“James ha insegnato a me e a mio marito a guardare il cielo” ricorda Giovanna Panza Di Biumo durante la conferenza stampa, seduta accanto a James Turrell. Un racconto toccante della compagna di una vita di Giuseppe Panza Di Biumo, grande collezionista del nostro tempo, e primo importatore di quell’arte Minimale e del Paesaggio che ancora in Italia – negli anni ’60 e ’70 – era guardata con sospetto. E Villa Panza ne è un grande esempio, oltre che uno dei luoghi più magici che possediamo in Italia. Villa Panza è magica per la sua struttura e per la collezione permanente – come non conoscere le stanze colorate dai neon di Dan Flavin, o le tele dall’apparenza monocroma di Simpson – e per le ottime condizioni in cui ancora si trova, grazie al FAI e alle sue cure.

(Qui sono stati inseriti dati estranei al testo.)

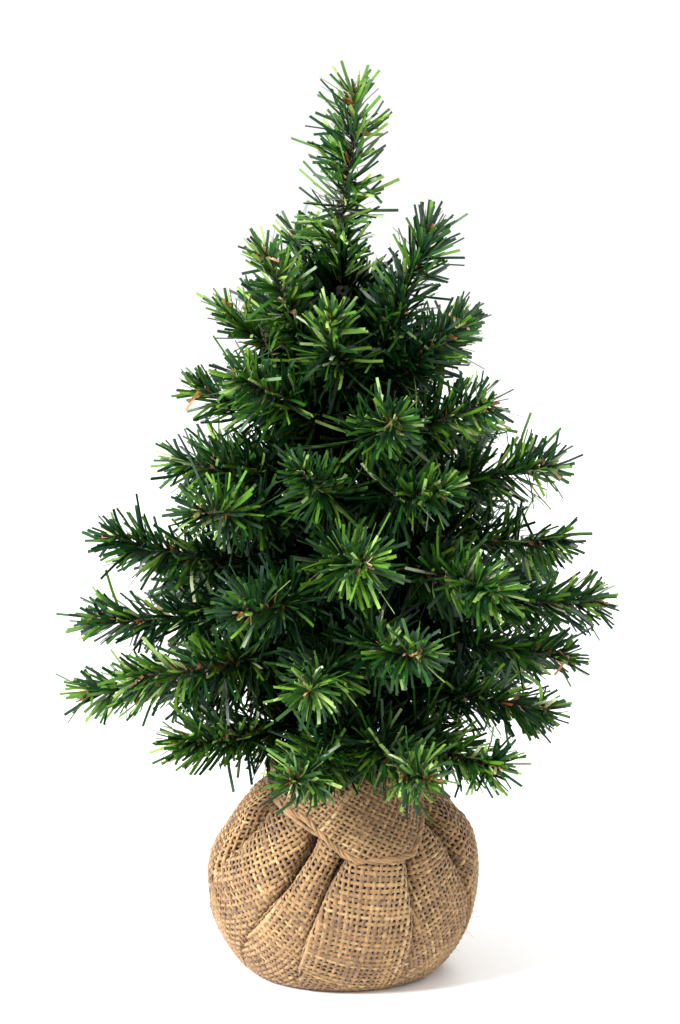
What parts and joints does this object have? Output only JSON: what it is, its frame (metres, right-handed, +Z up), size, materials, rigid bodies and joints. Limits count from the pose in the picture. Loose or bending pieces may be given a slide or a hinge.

Quest’ultima mostra, AISTHESIS - All’origine delle sensazioni. Robert Irwin e James Turrell a Villa Panza, rappresenta il risultato di un grande lavoro di squadra tra gli artisti, ritornati alla Villa dopo quarant’anni (i primi lavori di Irwin e Turrell a Villa Panza risalgono al’ 73/’74) con delle opere realizzate ad hoc, la famiglia Panza, il FAI, il LACMA di Los Angeles, rappresentato da Michael Govan, direttore del Museo americano e co-curatore della mostra insieme alla direttrice della Villa, Anna Bernardini, e importanti appoggi come quello di ENI e del Comune di Varese.
I temi portanti sono “luce, percezione e spazio”. Tre elementi che il fruitore perde una volta scattata l’interazione con l’opera. Entrando in una stanza creata appositamente dall’artista, o dove viene inserita un’opera spiazzante, lo spettatore perde il controllo prima di tutto visivo, e in secondo luogo sensoriale. Non si è più in un luogo fisico, materiale, ma si è arrivati oltre. E Irwin e Turrell riescono in questo modo a portare lo spettatore verso un pensiero più alto: il pubblico non guarda, ma pensa.
Secondo le parole di Giuseppe Panza tratte da L’umana avventura (Jaca Book, Milano 1987) “a Turrell interessava avere una visione più ampia, percepire l’esistenza dell’universo, la volta del cielo sopra la terra, l’integrazione dei due opposti, la presenza del finito e dell’infinito nella sua manifestazione più totale, per questa ragione era necessario cercare una soluzione dove la coercizione dello spazio doveva sparire”, come per Irwin dove “lo spettatore di sentiva lontano dalla superficie terrestre, testimone di un evento difficilmente immaginabile in viaggio verso una meta sconosciuta, forse le lontane origini oppure uno sperato mondo ideale, impensabile”.
Il pensiero verso cui l’artista guida il suo pubblico, il luogo in cui le opere sono inserite, non un Museo, ma una Villa, i materiali e le tecnologie utilizzate (luci e pigmenti particolari) portano a un’inevitabile smarrimento che, durante il percorso espositivo, inizia attraverso opere di piccole dimensioni come Wallen (White) del 1976, o Shanta (Blue) del 1967 di James Turrell, o come le storiche tele di Robert Irwin Untitled (Dot Painting, One of a Series of 10 each unique), e termina con due stanze elaborate appositamente per questo momento a Villa Panza. La prima è Villa Panza 2013, di Robert Irwin, una sorta di labirinto bianco all’interno della vecchia Limonaia della Villa. Un labirinto delicato, dove la relazione tra esterno – visibile attraverso verticali fessure trasparenti – e interno asettico immerge totalmente lo spettatore, e dove una serie di strutture geometriche creano un passaggio stretto e obbligato. La seconda è il Ganzfeld (Campo totale) di James Turrell: lo spettatore entra in una stanza, dopo essersi tolto le scarpe, come se entrasse in un grande monitor colorato. Salite le scale la percezione cambia. Pare non toccare un suolo sicuro, e andare avanti risulta difficile: la stanza cambia colore, non ci sono ombre, non ci sono punti non illuminati, come in un limbo nebbioso. Ma è solo colore.
Una mostra ben calibrata tra video documentativi, opere storiche in relazione tra loro e dunque Irwin e Turrell in dialogo a loro volta tra di loro, dopo quaranta anni ancora nella Villa, e sensazioni mutevoli via via che il cammino prosegue tra le opere.